In economic data, the Labor Department said jobless claims fell to 434,000 in the week ended May 7, compared with 430,000 claims forecast in a Bloomberg survey. Other reports showed the producer price index increased 0.8 percent, more than estimated, while retail sales increased 0.5 percent, the slowest pace since July.

The Stoxx Europe 600 Index slid 0.7 percent, the biggest drop in a week. Losses were led by energy and basic-resources companies, with European exchanges closing before the rebound in commodities.

Emerging Markets Slump

The MSCI Emerging Markets Index fell 1.5 percent, heading for the lowest close since March 29. China’s Shanghai Composite Index retreated for a second day, losing 1.4 percent.
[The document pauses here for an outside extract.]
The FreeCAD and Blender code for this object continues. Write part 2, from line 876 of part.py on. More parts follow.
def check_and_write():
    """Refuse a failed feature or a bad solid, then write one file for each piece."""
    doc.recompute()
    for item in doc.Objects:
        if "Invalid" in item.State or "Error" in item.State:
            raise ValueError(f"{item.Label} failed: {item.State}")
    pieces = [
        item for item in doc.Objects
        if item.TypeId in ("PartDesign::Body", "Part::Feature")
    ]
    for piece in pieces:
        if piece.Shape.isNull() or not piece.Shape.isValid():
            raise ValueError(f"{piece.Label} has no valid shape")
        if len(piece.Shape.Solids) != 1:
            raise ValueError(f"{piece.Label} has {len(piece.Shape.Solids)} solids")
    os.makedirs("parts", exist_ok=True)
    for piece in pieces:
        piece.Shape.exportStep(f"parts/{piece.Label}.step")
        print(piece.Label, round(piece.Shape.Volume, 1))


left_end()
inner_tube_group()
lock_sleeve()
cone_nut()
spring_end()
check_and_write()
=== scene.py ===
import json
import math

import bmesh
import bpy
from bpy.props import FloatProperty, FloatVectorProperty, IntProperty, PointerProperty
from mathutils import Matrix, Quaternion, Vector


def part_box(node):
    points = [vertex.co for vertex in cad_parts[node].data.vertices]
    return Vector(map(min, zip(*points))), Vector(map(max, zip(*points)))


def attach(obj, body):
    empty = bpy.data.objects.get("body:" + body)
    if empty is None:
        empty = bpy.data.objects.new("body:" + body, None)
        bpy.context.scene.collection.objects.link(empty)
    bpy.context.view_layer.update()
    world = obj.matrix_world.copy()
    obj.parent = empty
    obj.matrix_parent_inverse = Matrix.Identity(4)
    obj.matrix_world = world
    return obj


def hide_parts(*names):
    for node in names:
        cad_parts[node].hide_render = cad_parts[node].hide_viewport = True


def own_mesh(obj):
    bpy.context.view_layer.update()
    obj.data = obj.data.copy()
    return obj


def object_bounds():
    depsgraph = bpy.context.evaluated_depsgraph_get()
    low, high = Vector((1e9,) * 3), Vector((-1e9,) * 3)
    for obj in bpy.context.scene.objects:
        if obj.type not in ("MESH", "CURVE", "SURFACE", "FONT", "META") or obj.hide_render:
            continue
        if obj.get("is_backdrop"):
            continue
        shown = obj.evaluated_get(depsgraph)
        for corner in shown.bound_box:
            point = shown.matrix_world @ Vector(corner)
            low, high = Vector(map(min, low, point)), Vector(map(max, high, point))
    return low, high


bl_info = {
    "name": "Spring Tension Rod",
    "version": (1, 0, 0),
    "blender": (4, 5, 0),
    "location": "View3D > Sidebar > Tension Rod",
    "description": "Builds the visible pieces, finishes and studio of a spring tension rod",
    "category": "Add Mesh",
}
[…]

South Korea’s Kospi Index sank 2 percent, the biggest drop since March 15. Russia’s Micex Index lost 1.5 percent.

Global investors have tempered their optimism about the U.S. and world economies and plan to put more of their money in cash and less in commodities over the next six months, a Bloomberg survey found.

Almost one in three of those questioned say they will hold more cash, while 30 percent intend to reduce investments in commodities, according to a quarterly Bloomberg Global Poll of 1,263 investors, analysts and traders who are Bloomberg subscribers. Both results were the highest since the survey began asking the question last June.

A plurality -- 40 percent -- expects oil prices to fall in the next six months, the first time respondents felt that way since the inception of this poll in July 2009.

Most global investors predict China’s yuan will be convertible into other currencies by 2016, with 50 percent seeing it joining the dollar, yen and euro as a reserve currency within a decade, the Bloomberg poll indicated.